Way back when I was at Google interviewing candidates for SRE roles, one of the things that we were looking for was whether people understood the problems of scale. For that reason, our interview questions were often of the nature: “Please design a system to keep a set of configuration files in sync across ten million machines distributed in 100 datacenters, one of which is on the moon.” That is the kind of question that separates the professionals from the novices. To design a system for that problem size, you need a completely new way of thinking and probably nothing you ever worked with works for that scale. Not the software, not even the architecture or design patterns. It is also a good sort of question to weed out candidates who just cannot deal with that scale.

One candidate kept muttering to themselves: “That is really a lot of machines. … Wow, …. That's a lot. Of machines…”

One of the issues at large scale is that it exacerbates a lot of failure modes that you can just brush under the carpet at the lower end of the curve. When you have ten million machines, every possible problem occurs. Machines improbably freeze for two minutes and then wake up as if nothing happened. There will be CRC-defying bit errors in RAM and data transfer. Some machines will inexplicably run outdated versions of the software. Some others will mysteriously have a data rate of 1200 baud (despite having a 10 Gbps ethernet card). Operating at scale means that you need to take every eventuality into account.

Operating at scale also means that you need to think about your requirements differently. Things that are relatively easy to do for a small group of users in a single location are physically impossible to pull off for a large group of users who are distributed across the world. Consistency is often the first thing to go out of the window. Latency is usually next, given that the speed of light is a mere foot per nanosecond.

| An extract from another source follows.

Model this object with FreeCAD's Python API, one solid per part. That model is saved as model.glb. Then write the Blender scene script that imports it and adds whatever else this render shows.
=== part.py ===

Scale also impacts organizational processes. Figuring out a new way of sharing documents within your team is easy, but as the group of people grows and grows, it becomes an impossible project as a larger group makes it exponentially harder to figure out the requirements, prioritize them appropriately, and reach consensus. Just like a larger technological base makes every rare event a regular occurrence, a larger user base makes every human condition a fact of life that you have to deal with. I have had the privilege to work in the HR department of a large tech company with millions of employees across dozens of countries. When you have that many employees, everything happens. People with duplicate social security numbers, people with the same name and same date of birth, people without an address, people without an email address or cell phone, people without a last name. You name it, we had it! The problems at that scale were such that no standard HR system worked for us and so we kept ourselves quite busy building our own.

Scale makes everything hard. Remember that when someone proposes to rewrite all of the government’s COBOL programs in a few months or wanst to build a European hyperscaler from scratch. With the current state of technology the problems might be physically solvable, but that does not mean at all it’ll be easy.